* **DATA EXTRACT**
— begin —

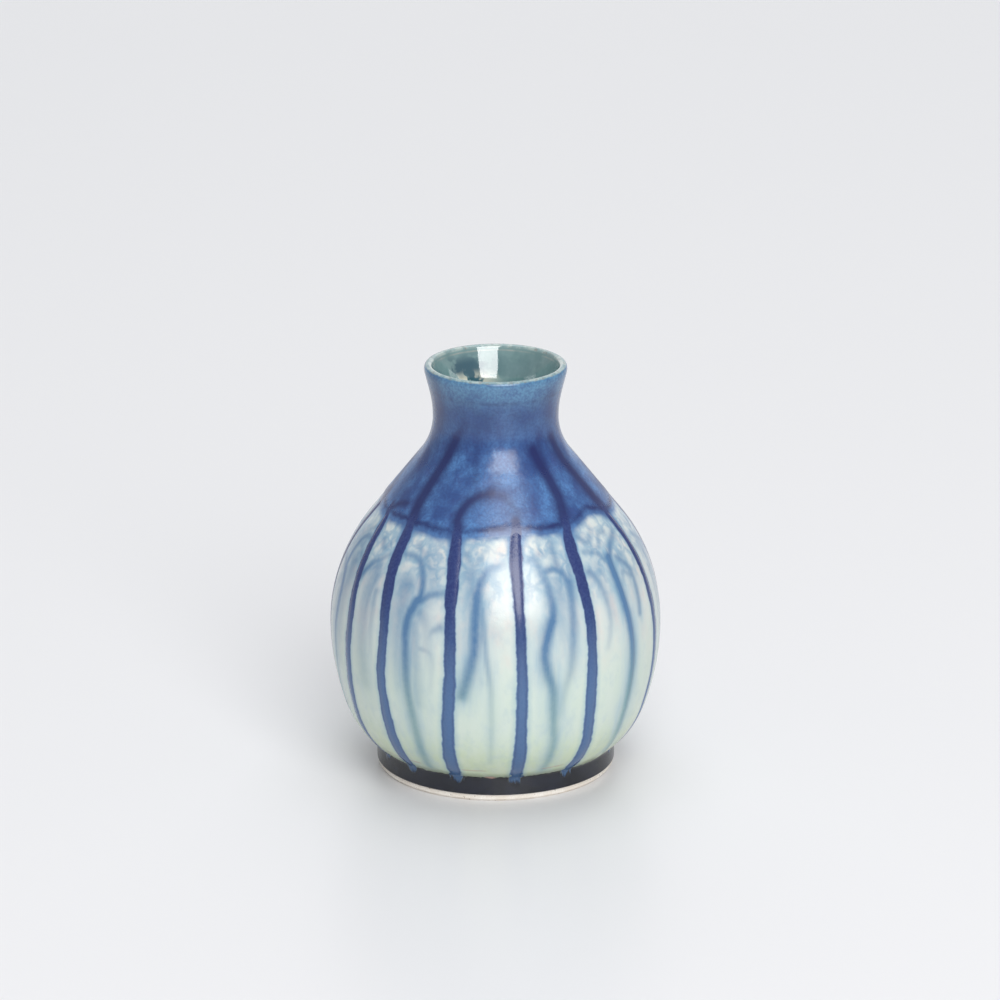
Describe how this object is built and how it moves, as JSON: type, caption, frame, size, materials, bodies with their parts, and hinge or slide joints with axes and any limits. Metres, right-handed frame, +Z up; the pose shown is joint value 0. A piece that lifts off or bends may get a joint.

— end —
— begin —

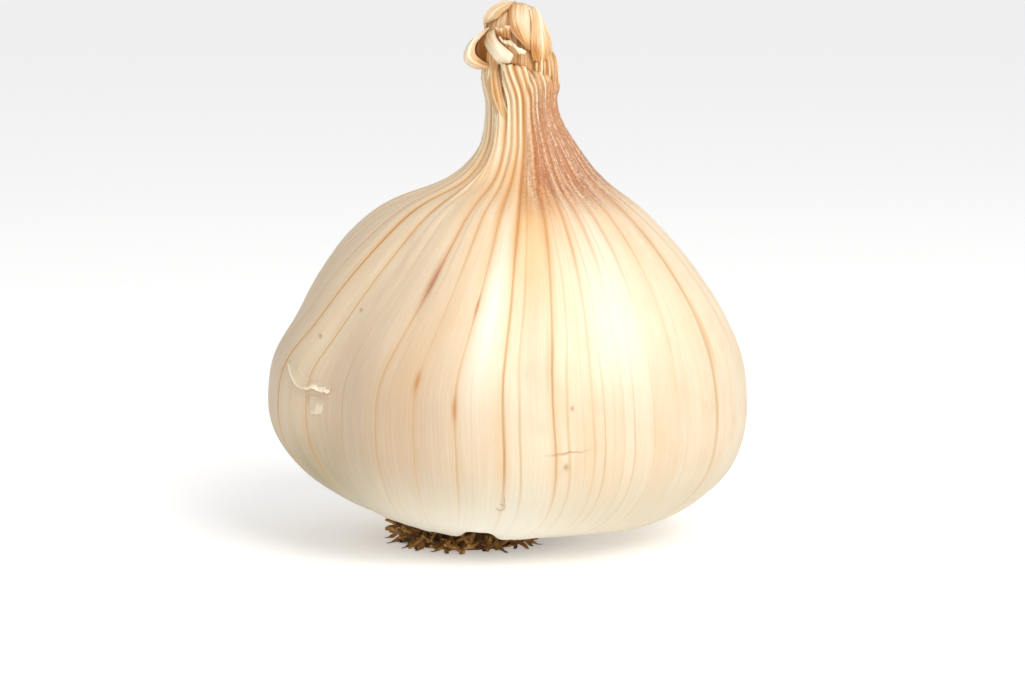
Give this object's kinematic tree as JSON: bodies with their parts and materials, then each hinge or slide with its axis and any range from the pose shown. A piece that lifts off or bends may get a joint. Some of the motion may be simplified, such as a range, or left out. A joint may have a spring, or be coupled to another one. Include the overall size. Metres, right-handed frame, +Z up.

— end —
— begin —

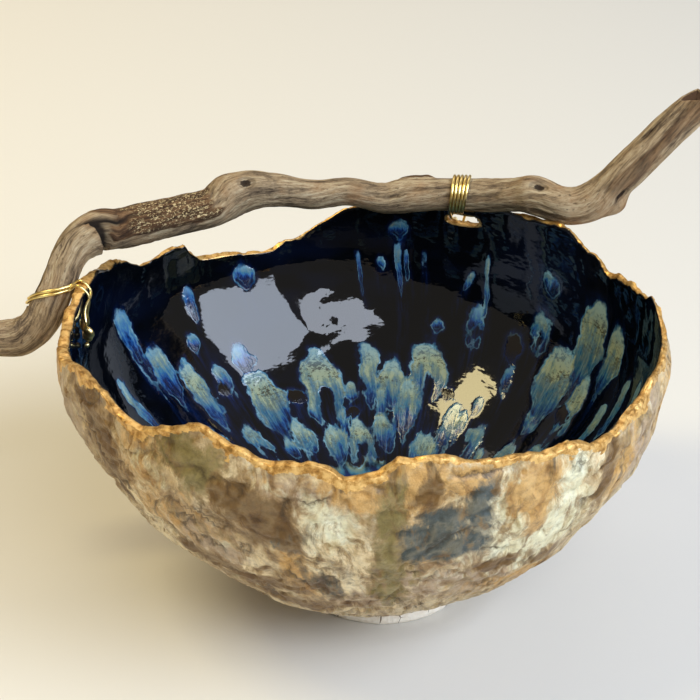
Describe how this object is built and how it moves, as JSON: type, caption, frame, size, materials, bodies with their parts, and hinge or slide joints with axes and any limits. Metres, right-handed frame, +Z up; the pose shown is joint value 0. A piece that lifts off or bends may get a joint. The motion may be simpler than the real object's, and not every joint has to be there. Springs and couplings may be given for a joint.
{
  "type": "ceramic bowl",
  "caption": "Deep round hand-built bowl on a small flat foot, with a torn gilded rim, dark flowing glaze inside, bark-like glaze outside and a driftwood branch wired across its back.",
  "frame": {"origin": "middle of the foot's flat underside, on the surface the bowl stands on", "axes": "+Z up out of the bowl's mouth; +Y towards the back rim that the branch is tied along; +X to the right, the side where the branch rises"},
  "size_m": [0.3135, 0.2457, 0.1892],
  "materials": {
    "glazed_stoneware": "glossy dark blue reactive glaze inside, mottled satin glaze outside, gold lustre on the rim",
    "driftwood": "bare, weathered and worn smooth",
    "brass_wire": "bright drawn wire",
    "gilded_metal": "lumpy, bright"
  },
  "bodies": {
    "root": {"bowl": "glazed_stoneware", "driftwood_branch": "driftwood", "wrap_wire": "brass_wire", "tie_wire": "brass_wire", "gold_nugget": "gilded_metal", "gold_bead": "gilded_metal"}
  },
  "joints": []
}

— end —

* **DIRECTION**
Gather all the lines that include the word "frame" and copy them out.

* **THE REPLY**
Describe how this object is built and how it moves, as JSON: type, caption, frame, size, materials, bodies with their parts, and hinge or slide joints with axes and any limits. Metres, right-handed frame, +Z up; the pose shown is joint value 0. A piece that lifts off or bends may get a joint.
Give this object's kinematic tree as JSON: bodies with their parts and materials, then each hinge or slide with its axis and any range from the pose shown. A piece that lifts off or bends may get a joint. Some of the motion may be simplified, such as a range, or left out. A joint may have a spring, or be coupled to another one. Include the overall size. Metres, right-handed frame, +Z up.
Describe how this object is built and how it moves, as JSON: type, caption, frame, size, materials, bodies with their parts, and hinge or slide joints with axes and any limits. Metres, right-handed frame, +Z up; the pose shown is joint value 0. A piece that lifts off or bends may get a joint. The motion may be simpler than the real object's, and not every joint has to be there. Springs and couplings may be given for a joint.
  "frame": {"origin": "middle of the foot's flat underside, on the surface the bowl stands on", "axes": "+Z up out of the bowl's mouth; +Y towards the back rim that the branch is tied along; +X to the right, the side where the branch rises"},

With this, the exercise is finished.